Description of the task:
Quote verbatim the span of lines that begins the listing below and closes with the line containing "bar = round_max(bar, cap, BAR_CAP_EDGE)".

-- START --

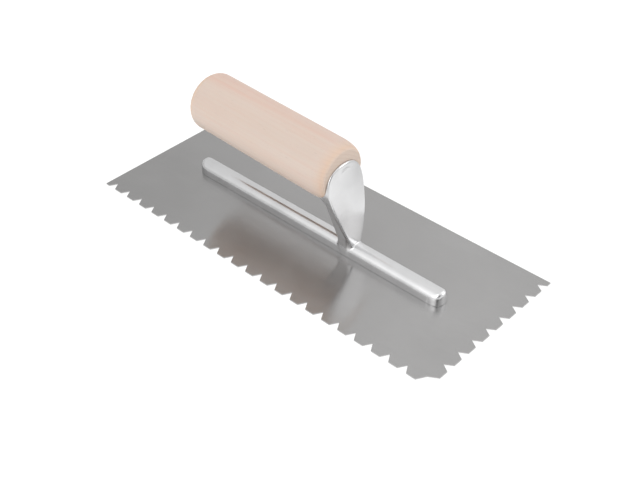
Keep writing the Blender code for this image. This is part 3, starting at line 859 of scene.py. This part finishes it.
def mounting_field(x, y, z):
    bar = BAR_SECTION(np.abs(y), z)
    end = np.maximum(BAR_X0 + BAR_CAP_R - x, x - (BAR_X1 - BAR_CAP_R))
    cap = np.where(end > 0, np.hypot(end, y), np.abs(y) + end) - BAR_CAP_R
    bar = round_max(bar, cap, BAR_CAP_EDGE)

    neck = smooth_min(tongue_field(x, y, z), web_field(x, y, z), WEB_FILLET)
    s, r = along_axis(x, y, z)
    soft = SEAT_SOFT + SEAT_SOFTER * np.clip((SEAT_SOFTER_X - x) / SEAT_SOFTER_RUN, 0, 1)
    neck = smooth_max(neck, -(handle_field(s, r) - HANDLE_GAP), soft)
    boss_ends = np.maximum(s - BOSS_L, BOSS_START - s)
    neck = np.minimum(neck, round_max(r - (BOSS_R - BOSS_CLEARANCE), boss_ends, BOSS_EDGE))
    hole_ends = np.maximum(s - (BOSS_L + STUD_HOLE_BEYOND), (STUD_FROM - STUD_HOLE_BEFORE) - s)
    hole = round_max(r - (STUD_R + STUD_HOLE_CLEARANCE), hole_ends, STUD_HOLE_SOFT)
    neck = smooth_max(neck, -hole, STUD_HOLE_SOFT)

    casting = smooth_min(bar, neck, FOOT_FILLET)
    casting = smooth_max(casting, (BLADE_T + BASE_GAP) - z, BASE_SOFT)
    for rivet_x in RIVET_X:
        side = np.hypot(x - rivet_x, y) - (RIVET_SHANK_R + SHANK_CLEARANCE)
        shank = np.maximum(side, z - (RIVET_TOP + SHANK_HEADROOM))
        casting = smooth_max(casting, -shank, SHANK_SOFT)
    return casting


# ---- surface of a field ----------------------------------------------------------------------------
NECK_SAMPLED_X = (2.0, 48.0)  # above the bar, only this stretch is sampled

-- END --

Result of this task:
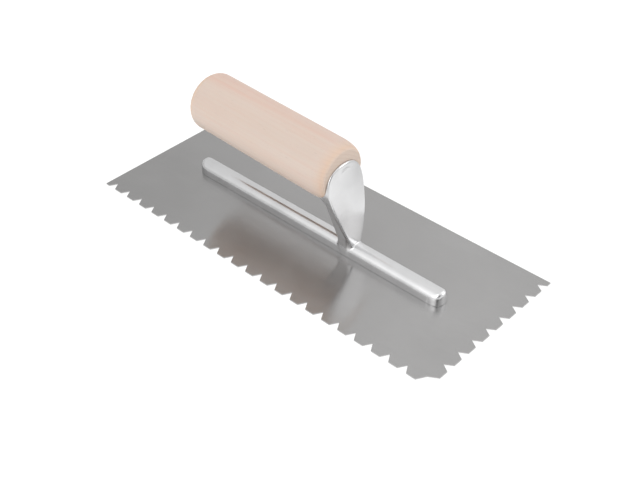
Keep writing the Blender code for this image. This is part 3, starting at line 859 of scene.py. This part finishes it.
def mounting_field(x, y, z):
    bar = BAR_SECTION(np.abs(y), z)
    end = np.maximum(BAR_X0 + BAR_CAP_R - x, x - (BAR_X1 - BAR_CAP_R))
    cap = np.where(end > 0, np.hypot(end, y), np.abs(y) + end) - BAR_CAP_R
    bar = round_max(bar, cap, BAR_CAP_EDGE)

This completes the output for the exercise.